The emergency closure authority exists precisely for this scenario. Florida law allows inspectors to order a facility vacated without a hearing when conditions pose an immediate threat to public health. Roach activity meets that threshold because the contamination risk is ongoing for every customer served until the infestation is addressed.

The fact that the May 13 follow-up found zero violations in any category suggests the facility moved quickly, likely through overnight pest treatment and cleaning. But a single overnight remediation does not resolve the question of how roaches came to be present in the first place, or whether the conditions that allowed them to establish have been corrected at the source.

The Pattern

The May 12 closure did not arrive without warning in the inspection record. Two weeks earlier, on April 27, inspectors had already cited the location for one high-severity violation and two intermediate violations, a finding that did not trigger a closure but documented active problems at the facility.

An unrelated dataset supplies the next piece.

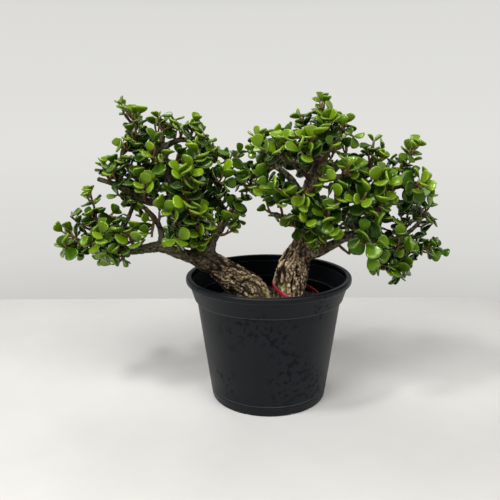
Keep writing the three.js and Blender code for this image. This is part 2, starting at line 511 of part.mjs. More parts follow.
// Leaves stand in opposite pairs, each pair a quarter turn on from the last, smaller towards the tip
function placeLeaves(sprays, stems) {
  const leaves = [];
  sprays.forEach((spray, number) => spray.shoots.forEach((item, order) => {
    const path = spray.strands[order];
    const draw = randomSource(1000 * number + 10 * order + 7);
    const start = draw() * Math.PI;
    for (let pair = item.pairs - 1; pair >= 0; pair--) {
      const fromTip = item.pairs - 1 - pair;
      const t = PAIRS.last - (fromTip * PAIRS.spacing * item.leaf) / path.length;
      if (t < PAIRS.lowest) break;
      const young = fromTip === 0 ? PAIRS.tipSize : fromTip === 1 ? PAIRS.nextSize : 1;
      const angle = fromTip === 0 ? PLACING.tipAngle : PLACING.openAngle;
      for (let half = 0; half < 2; half++) {
        const azimuth = start + (pair * Math.PI) / 2 + half * Math.PI;
        for (let attempt = 0; attempt < PLACING.tries; attempt++) {
          const leaf = leafTry(path, t, azimuth, angle, item.leaf * PAIRS.grown * young, attempt, draw);
          leaf.samples = leafSamples(leaf);
          leaf.centre = leafPoint(leaf, LEAF.crown, 0, 0);
          leaf.reach = leaf.length * PLACING.leafReach;
          leaf.spray = spray;
          if (fillsGap(leaf.samples)) continue;
          if (isClear(leaf.samples, leaf.centre, leaf.reach, path, stems, leaves)) {
            leaves.push(leaf);
            break;
          }
        }
      }
    }
  }));
  return leaves;
}

function spraySolid(spray, leaves, cutter) {
  let body = null;
  spray.strands.forEach((path) => {
    const stem = solid(tube(path, STEM.sides, path.pieces, 0, 0));
    body = body ? body.add(stem) : stem;
  });
  for (const leaf of leaves) {
    if (leaf.spray === spray) body = body.add(leafSolid(leaf));
  }
  return body.subtract(cutter);
}

function node(name, body, color, roughness) {
  const material = new THREE.MeshStandardMaterial({ color, roughness, metalness: 0, flatShading: true });
  const mesh = new THREE.Mesh(surface(body), material);
  mesh.name = name;
  return mesh;
}

function nameSprays(tree, list) {
  return list.map((shoots, i) => ({
    name: `spray_${tree}_${String(i + 1).padStart(2, '0')}`, tree, shoots, strands: shootStrands(shoots),
  }));
}

const group = new THREE.Group();
const cutters = { left: wood(LEFT_LIMBS, CLEARANCE), right: wood(RIGHT_LIMBS, CLEARANCE) };
group.add(node('nursery_pot', nurseryPot(), '#24282b', 0.55));
group.add(node('soil', soilFill([cutters.left, cutters.right]), '#3a2f26', 1));
group.add(node('tie_ring', tieRing(), '#b3202c', 0.4));
group.add(node('trunk_left', wood(LEFT_LIMBS, 0), '#6e5a47', 0.9));
group.add(node('trunk_right', wood(RIGHT_LIMBS, 0), '#7a6650', 0.9));

const sprays = nameSprays('left', LEFT_SPRAYS).concat(nameSprays('right', RIGHT_SPRAYS));
const stems = sprays.flatMap((spray) => spray.strands.flatMap((path) => capsules(path, STEM.samples)));
for (const points of Object.values(LEFT_LIMBS).concat(Object.values(RIGHT_LIMBS))) {
  stems.push(...capsules(limbStrand(points), (points.length - 1) * 2));
}
const leaves = placeLeaves(sprays, stems);
for (const spray of sprays) {
  group.add(node(spray.name, spraySolid(spray, leaves, cutters[spray.tree]), '#6f9a3c', 0.45));
}

export default group;
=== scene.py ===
"""A dwarf jade bonsai in its black nursery pot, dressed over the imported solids."""
import math

import bpy
import numpy as np
from mathutils import Matrix, Vector, noise


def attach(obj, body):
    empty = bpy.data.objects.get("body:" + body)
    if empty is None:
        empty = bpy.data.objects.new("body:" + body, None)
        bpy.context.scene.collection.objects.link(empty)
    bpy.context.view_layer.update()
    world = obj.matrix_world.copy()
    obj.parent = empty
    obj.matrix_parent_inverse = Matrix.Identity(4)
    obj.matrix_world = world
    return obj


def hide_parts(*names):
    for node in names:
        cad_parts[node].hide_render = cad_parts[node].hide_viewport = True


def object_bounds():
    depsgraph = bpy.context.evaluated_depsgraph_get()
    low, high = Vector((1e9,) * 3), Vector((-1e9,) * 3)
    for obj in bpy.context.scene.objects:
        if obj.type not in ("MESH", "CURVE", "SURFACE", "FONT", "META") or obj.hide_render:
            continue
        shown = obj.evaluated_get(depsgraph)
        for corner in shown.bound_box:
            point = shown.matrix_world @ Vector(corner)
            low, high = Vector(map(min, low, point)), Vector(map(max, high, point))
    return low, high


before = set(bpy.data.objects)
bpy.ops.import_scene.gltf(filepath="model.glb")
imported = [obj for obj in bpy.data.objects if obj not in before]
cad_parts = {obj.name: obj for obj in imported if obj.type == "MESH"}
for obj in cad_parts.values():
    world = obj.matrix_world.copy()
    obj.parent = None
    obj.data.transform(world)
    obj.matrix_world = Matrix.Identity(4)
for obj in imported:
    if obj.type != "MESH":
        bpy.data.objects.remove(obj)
CAD_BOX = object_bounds()
MM = 0.001

# Camera: place in millimetres, lens for a 36 mm sensor, and pitch and roll in radians
CAMERA_PLACE = (-22.4, -702.2, 351.4)
CAMERA_LENS = 43.2
CAMERA_PITCH = 0.236
CAMERA_ROLL = -0.005

# The crowns' outlines and gaps lie on this upright plane, and wood shows if nothing in front is nearer
FRONT_PLANE, WOOD_DEPTH = -5, 12

# The same dimensions in millimetres as the solids have
POT = {"height": 153, "rim": 100, "bead": 7.5, "collar_top": 96, "collar": 126, "collar_foot": 90.5,
       "body_top": 87.5, "base": 70.5, "line": 11.5, "wall": 2.2, "floor": 3, "notches": 8,
       "first_notch": 0.5, "drains": 6, "first_drain": 0.25, "drain_radius": 7, "drain_circle": 46}
SOIL = {"top": 111, "dome": 2.5}
TIE = {"radius": 33, "thickness": 1, "tilt": 21, "rise": 8, "place": (35.8, 12, 126.9)}
BARK = {"trunk_relief": 0.07, "limb_relief": 0.05}
STEM = {"samples": 6, "base": 1.8, "tip": 1.4, "sag": 0.1, "stride": 24}
LEAF = {"waist": 0.42, "waist_half": 0.38, "shoulder": 0.82, "shoulder_half": 0.46, "crown": 0.56,
        "roundness": 0.92, "cup": 0.33, "droop": 0.06}
PAIRS = {"spacing": 0.98, "lowest": 0.14, "last": 0.98, "tip_size": 0.8, "next_size": 0.95, "grown": 1.12,
         "old_after": 3}
PLACING = {"tries": 3, "first_share": 0.3, "last_share": 0.98, "grid": 2.2, "reach": 1.35,
           "stem_allowance": 1.1, "leaf_reach": 0.6, "size": 0.12, "turn": 0.22, "turn_step": 0.12,
           "fold": 0.16, "fold_step": 0.06, "shrink": 0.05, "twist": 0.35, "open_angle": 1.15,
           "tip_angle": 0.6, "lift": 0.35}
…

The deeper record is harder to dismiss. On October 31, 2025, inspectors cited six high-severity violations and one intermediate violation. On February 11, 2025, inspectors again found six high-severity violations, this time paired with two intermediate violations. That is twelve high-severity citations across two inspections in a single calendar year, before the May 2026 closure.

September 2024 brought three high-severity violations and two intermediate violations. December 2023 added two high-severity violations and one intermediate violation. The April 2025 inspection was the one clean result in this stretch, with zero violations in any category.

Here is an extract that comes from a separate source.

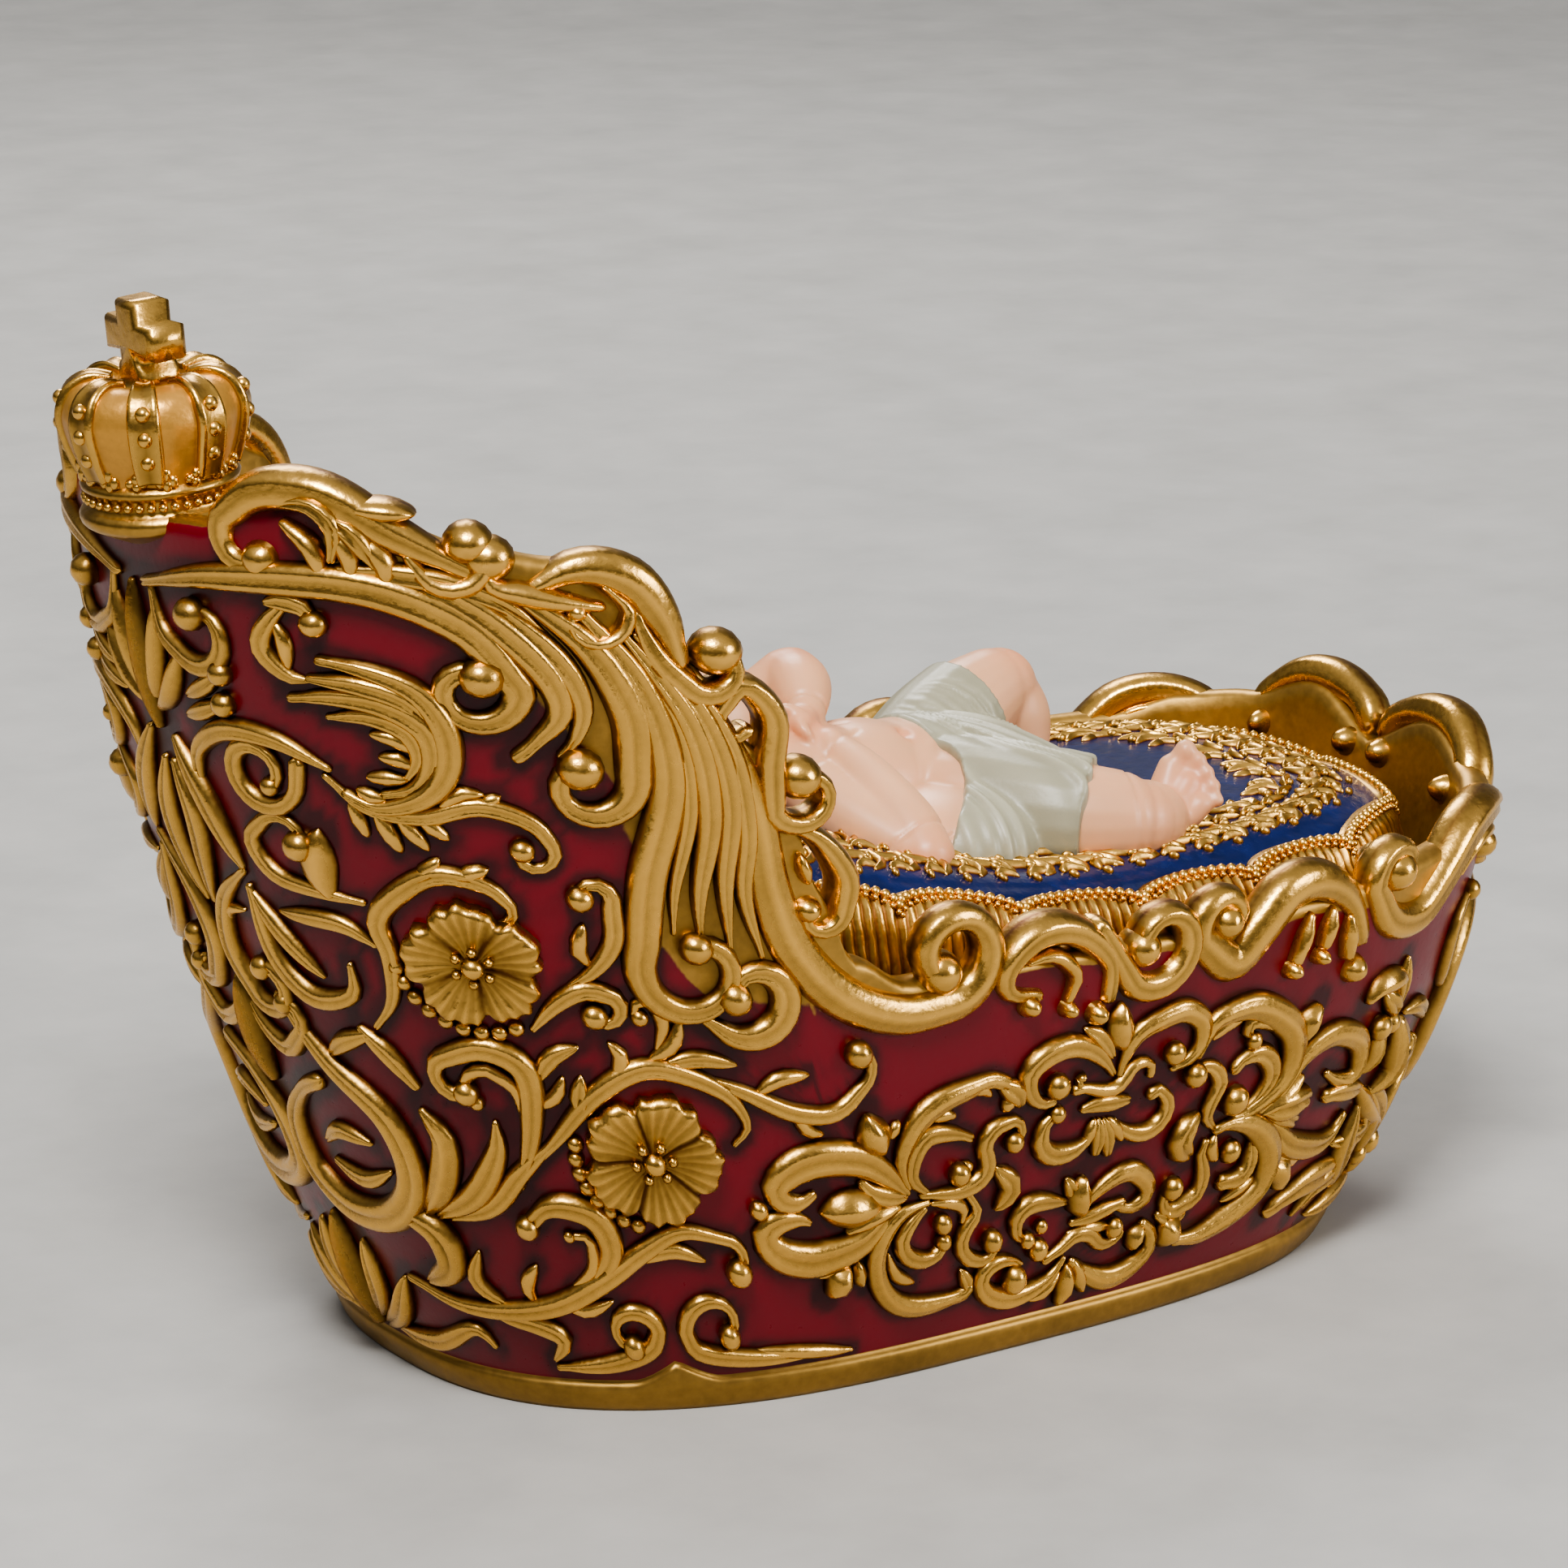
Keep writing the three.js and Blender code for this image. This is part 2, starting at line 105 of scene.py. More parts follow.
def reach(part, z):
    """Base reach plus a share of the way to the top reach: 1 - (1 - height) to the power of the bow."""
    top = bpy.context.scene.cradle_sizes.tub_top / MM
    rise = np.clip(np.asarray(z, float) / top, 0, 1)
    return part[0] + (part[1] - part[0]) * (1 - (1 - rise) ** part[2])


def on_tub(angle, z, inset=0.0):
    """A superellipse in plan, x = |cos|^(2/n) reach and y = |sin|^(2/n) reach, with its own n at each end."""
    c, s = np.cos(angle), np.sin(angle)
    n = np.where(c < 0, HEAD[3], FOOT[3])
    ends = np.where(c < 0, reach(HEAD, z), reach(FOOT, z)) - inset
    x = np.sign(c) * np.abs(c) ** (2 / n) * ends
    y = np.sign(s) * np.abs(s) ** (2 / n) * (reach(SIDE, z) - inset)
    return np.stack(np.broadcast_arrays(x, y, np.asarray(z, float)), -1)


def tub_walk():
    """Plan angles from the headboard's middle to the foot's along the near side, and the distance to each."""
    angle = -np.pi + np.pi * np.linspace(0, 1, 24001)
    return angle, run_along(on_tub(angle, CHART_HEIGHT))


def wrapped(s):
    """A distance round the tub brought to between minus and plus half the way round."""
    half = WALK[1][-1]
    return (np.asarray(s, float) + half) % (2 * half) - half


def angle_at(s):
    """The plan angle at a distance round the tub, negative on the near side."""
    s = wrapped(s)
    angle = np.interp(np.abs(s), WALK[1], WALK[0])
    return np.where(s >= 0, angle, -angle)


def chart(s, z, over=0.0):
    """A chart point carried out along the surface normal, the cross product of the two chart directions."""
    s, z, over = np.broadcast_arrays(np.asarray(s, float), np.asarray(z, float), np.asarray(over, float))
    along_s = on_tub(angle_at(s + PROBE), z) - on_tub(angle_at(s - PROBE), z)
    along_z = on_tub(angle_at(s), z + PROBE) - on_tub(angle_at(s), z - PROBE)
    return on_tub(angle_at(s), z) + unit(np.cross(along_s, along_z)) * over[..., None]


def edge_height(s):
    """The wall's top edge: smooth steps between the heights of the EDGE table."""
    s = np.abs(wrapped(s))
    i = np.clip(np.searchsorted(EDGE[:, 0], s) - 1, 0, len(EDGE) - 2)
    share = ease((s - EDGE[i, 0]) / (EDGE[i + 1, 0] - EDGE[i, 0]))
    return EDGE[i, 1] + (EDGE[i + 1, 1] - EDGE[i, 1]) * share


# Meshes from arrays

class Heap:
    """Collects closed shapes given as rings of points, and makes one mesh of them all."""

    def __init__(self):
        self.points, self.faces, self.raised, self.count = [], [], [], 0

    def rings(self, grid, raised, loop=False):
        """Rings of points, each closed, and joined from the last to the first when they make a loop.

        Where they don't, the first and the last ring are each closed by a fan on its middle. No point lies
        below the ground, and the faces are turned outwards by the sign of the volume they enclose."""
        grid = np.asarray(grid, float)
        rows, around = grid.shape[:2]
        raised = np.broadcast_to(raised, (rows, around))
        turn = np.roll(np.arange(around), -1)
        starts = np.arange(rows if loop else rows - 1)[:, None] * around
        a, b = starts + np.arange(around)[None], starts + turn[None]
        total = rows * around
        quads = np.stack([a, b, (b + around) % total, (a + around) % total], -1).reshape(-1, 4)
        points, tones = grid.reshape(-1, 3).copy(), raised.reshape(-1)
        fans = np.zeros((0, 3), int)
        if not loop:
            lid, top = np.arange(around), total - around
            fans = np.vstack([np.stack([turn, lid, np.full(around, total)], -1),
                              np.stack([lid + top, turn + top, np.full(around, total + 1)], -1)])
            points = np.vstack([points, grid[0].mean(0), grid[-1].mean(0)])
            tones = np.concatenate([tones, [raised[0].mean()], [raised[-1].mean()]])
        points[:, 2] = np.maximum(points[:, 2], 0)
        tris = np.vstack([quads[:, [0, 1, 2]], quads[:, [0, 2, 3]], fans])
        p, q, r = (points[tris[:, k]] for k in range(3))
        if np.einsum("ij,ij->i", p, np.cross(q, r)).sum() < 0:
            quads, fans = quads[:, ::-1], fans[:, ::-1]
        self.points.append(points + [SHIFT, 0, 0])
        self.raised.append(tones)
        self.faces.append((quads + self.count, fans + self.count))
        self.count += len(points)

    def mesh(self, name):
        """All the shapes as one smooth mesh in metres, quads first and then the fans' triangles."""
        points = np.vstack(self.points) * MM
        quads = np.vstack([f[0] for f in self.faces])
        tris = np.vstack([f[1] for f in self.faces])
        mesh = bpy.data.meshes.new(name)
        mesh.vertices.add(len(points))
        mesh.vertices.foreach_set("co", points.ravel())
        corners = np.concatenate([quads.ravel(), tris.ravel()])
        mesh.loops.add(len(corners))
        mesh.loops.foreach_set("vertex_index", corners.astype(np.int32))
        starts = np.concatenate([np.arange(len(quads)) * 4, len(quads) * 4 + np.arange(len(tris)) * 3])
        mesh.polygons.add(len(starts))
        mesh.polygons.foreach_set("loop_start", starts.astype(np.int32))
        smooth(mesh)
        mesh.update(calc_edges=True)
        mesh.validate()
        keep_tone(mesh, "raised", np.concatenate(self.raised))
        return mesh

    def piece(self, name, material, node):
        """The heap's mesh put into the scene under its name."""
        return place(self.mesh(name), material, node)


def smooth(mesh):
    """Shades every face of a mesh smooth."""
    mesh.polygons.foreach_set("use_smooth", np.ones(len(mesh.polygons), bool))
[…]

The pattern across those inspections is not a facility that occasionally stumbles. It is a facility that has produced high-severity citations in five of the seven most recent inspections on record.

The Longer Record

Thirty inspections on record at this address have produced 194 total violations. That average, roughly 6.5 violations per inspection across the full history, places this location well above what a routine compliance record looks like.

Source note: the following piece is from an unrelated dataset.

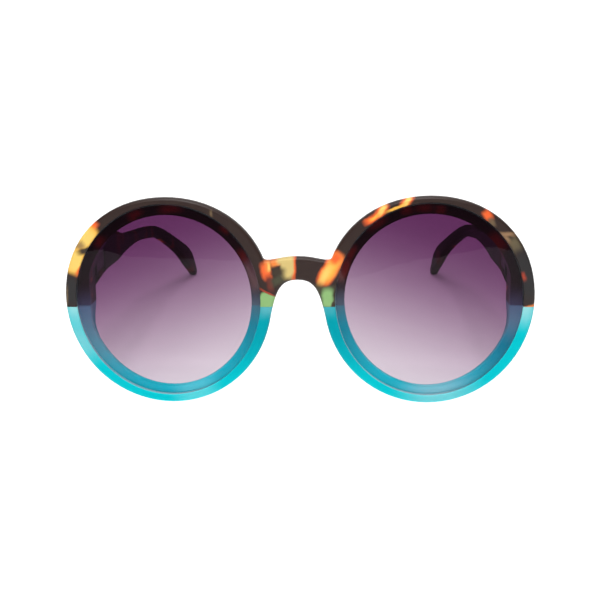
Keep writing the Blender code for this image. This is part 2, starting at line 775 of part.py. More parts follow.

This is also the second emergency closure at this address. The first is documented in the facility history without a date in the available data, but its existence means the May 12 closure is not an aberration. It is a recurrence.

Emergency closures are relatively rare in Florida's inspection system. The state conducts tens of thousands of food service inspections each year, and most facilities, even those with significant violation counts, do not accumulate two emergency closures. This location has.

The two clean inspections in the recent record, April 2025 and the May 13 clearance, show the facility is capable of meeting state standards when pressed. What the record does not show is whether those clean results have translated into sustained improvement between inspections.

The Dairy Queen on Sadler Road has now been emergency-closed twice, has accumulated 194 violations across 30 inspections, and produced six high-severity citations in a single visit on two separate occasions in the past year. The May 13 clearance reopened the restaurant. What the inspection record does not answer is whether the roach activity that closed it was a new problem or a returning one.